One note, I did go up a half size from my street size for a snug but not painful fit.
So I have been using this shoe on and off now for the past 3-4 months. I’ve cycled it in with some other pairs to be able to compare. Other shoes I’ve used have been 5.10 HiAngles, Scarpa Instinct VSR, and La Sportiva Skwama. I think the shoe is very solid, the fit is great. I am usually size 10-10.5 for street shoes and most of the time end up getting 9.5 for my climbing shoes and that’s what I got in these. Rubber is good on them, heel fits well, no issue with any of the stitching inside of the shoe. There has been very little stretch to the fit for how long I’ve been using them, and probably only took 2-3 sessions until they broke in. I think performance wise they’re good, i liked them better than the Scarpas I mentioned, but still ended up preferring the 5.10 and La Sportiva’s mentioned. I’m not sure if it’s the symmetry of the toe box but I just had a slight disconnect from where my toe and the slight talon part of the shoe was making contact on the wall. I had a much easier time smearing/edging on the wall in the 5.10’s although these shoes were more comfortable. I definitely preferred them for when doing ropes/volume but when I needed to get the most out of a shoe they weren’t my first choice. Still tho it’s solid, and it’s definitely one of the best looking shoes I’ve used. I think for gym use it’s been fine and good for being in something comfortable while warming up/ramping up but not the shoe I grabbed for when I really wanted to send something. And while I did state I had them for 3-4 months I’ve probably only worn them maybe 10-20 sessions in total considering I’d alternate with other shoes to compare. I think if you’re looking for a shoe to cruise in and be comfortable these are solid, but I may look for a different model to have that better connection of where my toe is with the wall.

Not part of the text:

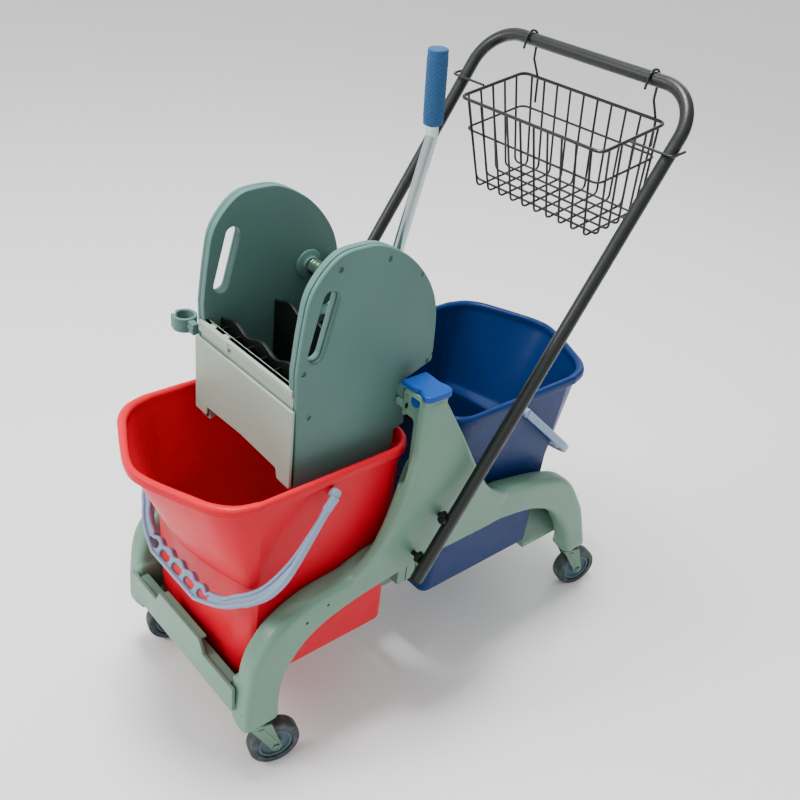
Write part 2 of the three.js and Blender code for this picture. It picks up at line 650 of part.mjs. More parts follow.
function pressArm(sign) {
  const x = sign * ARM_X;
  const tip = [x, SHAFT_Y + ARM_LENGTH * Math.sin(ARM_REST), SHAFT_Z - ARM_LENGTH * Math.cos(ARM_REST)];
  const boss = rod(X_AXIS, [x, SHAFT_Y, SHAFT_Z], 14, 12, 20);
  const arm = new THREE.BoxGeometry(10, 12, ARM_LENGTH);
  arm.rotateX(ARM_REST);
  arm.translate(x, (SHAFT_Y + tip[1]) / 2, (SHAFT_Z + tip[2]) / 2);
  const roller = rod(X_AXIS, tip, ROLLER_RADIUS, 12, 16);
  const bore = rod(X_AXIS, [x, SHAFT_Y, SHAFT_Z], SHAFT_RADIUS + GAP, 20, 16);
  return cut(join(boss, arm, roller), bore);
}

add('wringer_front_panel', frontPanel(), frontGrey);
add('wringer_rear_panel', rearPanel(), panelGrey);
add('drain_grid', drainGrid(), panelGrey);
add('fixed_press_plate', pressPlate(-254, -1, 496, 634), blackPlastic);
add('moving_press_plate', movingPressPlate(), blackPlastic);
const SHAFT_LENGTH = 2 * WELL_HALF - 1;
add('press_shaft', rod(X_AXIS, [0, SHAFT_Y, SHAFT_Z], SHAFT_RADIUS, SHAFT_LENGTH, 20), zincSteel);
SIDES.forEach(([side, sign]) => add(`press_arm_${side}`, pressArm(sign), blackPlastic));
const SPRING = { x: -76, inner: SHAFT_RADIUS + 2, outer: SHAFT_RADIUS + 5, width: 26 };
add('return_spring', sleeve(
  X_AXIS, [SPRING.x, SHAFT_Y, SHAFT_Z], SPRING.inner, SPRING.outer, SPRING.width, 20,
), zincSteel);

// Lever: straight up from the shaft, one bend, then the grip.
const leverPoint = (y, z) => new THREE.Vector3(LEVER_X, y, z);
const LEVER_BEND = leverPoint(-51, 908);
const LEVER_TIP = leverPoint(-58, 1016);
const leverFoot = leverPoint(SHAFT_Y, SHAFT_Z).lerp(LEVER_BEND, (SHAFT_RADIUS + 2.5) / 240);
const gripStart = LEVER_BEND.clone().lerp(LEVER_TIP, 0.12);
const gripAxis = LEVER_TIP.clone().sub(LEVER_BEND).normalize();
add('lever_tube', tube(roundedPath([leverFoot, LEVER_BEND, gripStart], 12, 4), 8, 16, 12), chrome);
add('lever_grip', lathe([
  [0, 0], [11, 0], [13, 3], [13, 84], [14, 88], [12, 94], [0, 94],
], gripAxis, gripStart.clone().addScaledVector(gripAxis, 1.5).toArray(), 16), gripBlue);

// C-shaped clip for a mop handle, with the arm that holds it to the front rail.
function mopClip() {
  const centre = [-152, -286];
  const ring = new THREE.Shape();
  ring.absarc(...centre, 18, -2.2, 2.2 + Math.PI * 0.35, false);
  ring.absarc(...centre, 13, 2.2 + Math.PI * 0.35, -2.2, true);
  const arm = box(-138, -PANEL_OUTER - GAP, -291, -281, 592, 610);
  return join(alongZ(ring, 590, 612, 14), arm);
}
add('mop_clip', mopClip(), panelGrey);

// ---------------------------------------------------------------- wire basket
// Built about the middle of its rim, then tilted forward and hung from the handle's top bar.
const basket = new THREE.Group();
basket.position.copy(BASKET_CENTRE);
basket.rotation.x = BASKET_TILT;
trolley.add(basket);

function basketLevel(depth, by = 0) {
  const t = depth / BASKET_DEPTH;
  const halfX = BASKET_HALF_LENGTH - 12 * t - by;
  const halfY = BASKET_HALF_WIDTH - 12 * t - by;
  const corner = 14;
  return [[1, 1, 0], [-1, 1, 1], [-1, -1, 2], [1, -1, 3]].flatMap(([sx, sy, quarter]) =>
    [0, 1, 2, 3].map((k) => {
      const angle = quarter * Math.PI / 2 + k * Math.PI / 6;
      return new THREE.Vector3(
        sx * (halfX - corner) + corner * Math.cos(angle),
        sy * (halfY - corner) + corner * Math.sin(angle),
        -depth,
      );
    }));
}

const basketTub = () => ringSkin([
  basketLevel(BASKET_DEPTH), basketLevel(0),
  basketLevel(0, 2 * WIRE_RADIUS), basketLevel(BASKET_DEPTH - 2 * WIRE_RADIUS, 2 * WIRE_RADIUS),
]);

add('wire_basket', basketTub(), darkPaint, basket);

// Hook over the top bar, with its long leg down behind the basket.
SIDES.forEach(([side, sign]) => {
  const bar = HANDLE_TOP;
  const reach = HANDLE_RADIUS + WIRE_RADIUS + 1;
  const x = sign * HOOK_X;
  const over = [...Array(9).keys()].map((k) => {
    const angle = Math.PI - k * Math.PI / 8;
    return new THREE.Vector3(x, bar.x + reach * Math.cos(angle), bar.y + reach * Math.sin(angle));
  });
  const route = [
    new THREE.Vector3(x, bar.x - reach - 3, bar.y - 14), ...over,
    new THREE.Vector3(x, bar.x + reach, 930), new THREE.Vector3(x, 352.5, 899),
    new THREE.Vector3(x, 356.5, 858),
  ];
  add(`basket_hook_${side}`, tube(route, WIRE_RADIUS, 22, 6), darkPaint);
  // Side hook: out past the front of the handle's leg and back round its outer side.
  const legY = handleY(890);
  const sideRoute = roundedPath([
    new THREE.Vector3(sign * (BASKET_HALF_LENGTH + 2.5), legY - 18, 887),
    new THREE.Vector3(sign * (HANDLE_HALF_WIDTH + 15), legY - 18, 887),
    new THREE.Vector3(sign * (HANDLE_HALF_WIDTH + 15), legY + 10, 891),
  ], 8, 4);
  add(`basket_side_hook_${side}`, tube(sideRoute, WIRE_RADIUS, 14, 6), darkPaint);
});

export default trolley;
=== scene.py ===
import math

import bmesh
import bpy
from mathutils import Matrix, Vector


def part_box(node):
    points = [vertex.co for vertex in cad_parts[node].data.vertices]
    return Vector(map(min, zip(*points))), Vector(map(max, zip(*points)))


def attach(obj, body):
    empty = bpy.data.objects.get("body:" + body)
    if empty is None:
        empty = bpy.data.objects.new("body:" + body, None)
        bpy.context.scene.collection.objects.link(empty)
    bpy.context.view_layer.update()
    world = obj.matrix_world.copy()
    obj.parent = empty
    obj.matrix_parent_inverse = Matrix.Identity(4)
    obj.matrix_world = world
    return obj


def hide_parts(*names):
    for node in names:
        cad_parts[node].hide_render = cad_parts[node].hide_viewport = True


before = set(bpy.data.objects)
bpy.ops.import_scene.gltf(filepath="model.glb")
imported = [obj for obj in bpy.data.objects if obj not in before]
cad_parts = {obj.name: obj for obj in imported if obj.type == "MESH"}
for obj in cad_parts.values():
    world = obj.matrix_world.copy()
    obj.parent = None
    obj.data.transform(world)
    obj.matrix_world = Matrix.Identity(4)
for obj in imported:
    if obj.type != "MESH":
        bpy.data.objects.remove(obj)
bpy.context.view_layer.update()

# Looks of the two-bucket mop trolley. Pieces are drawn in millimetres in the part's drawing frame
# (+Z up, -Y the front with the red bucket) and moved into the row frame, in metres, by piece().

MM = 0.001
RED_FLAT_EDGE = -86              # y of the red bucket's straight short rim
BLUE_FLAT_EDGE = -17
SHIFT_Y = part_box("red_bucket")[1].y / MM - RED_FLAT_EDGE
TO_ROW = Matrix.Translation((0, SHIFT_Y * MM, 0)) @ Matrix.Scale(MM, 4)
MIRROR = Matrix.Scale(-1, 4, (1, 0, 0))
SIDES = {"left": MIRROR, "right": Matrix()}
SIGN = {"left": -1, "right": 1}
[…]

I've been climbing for 12 years and So iLL has been my go-to this whole time. This newest purchase, the Stays, are the best yet. I was a little worried about the new rubber but I immediately learned I have nothing to worry about. This thing does not mess around. It doesn't slip on smears or chips, it fits really well, and I've been able to outdo myself with these shoes. It's even -- dare I say -- comfortable. I will continue to support So iLL (as a customer) as long as they continue to support me (literally, on the wall)! Thanks for another great shoe.
My last pair of So iLL shoes were the Street and I liked them a lot. When it was time for new shoes I got these Stay models and they fit like a glove. Took me a few sessions to really break them in.
My street shoes size is a 10 and I got these in a 10.
Ordered a 10.5 it was way too small super tight, 11 would have been perfect. I’m a 10.5 and size to fit wasn’t actually correct.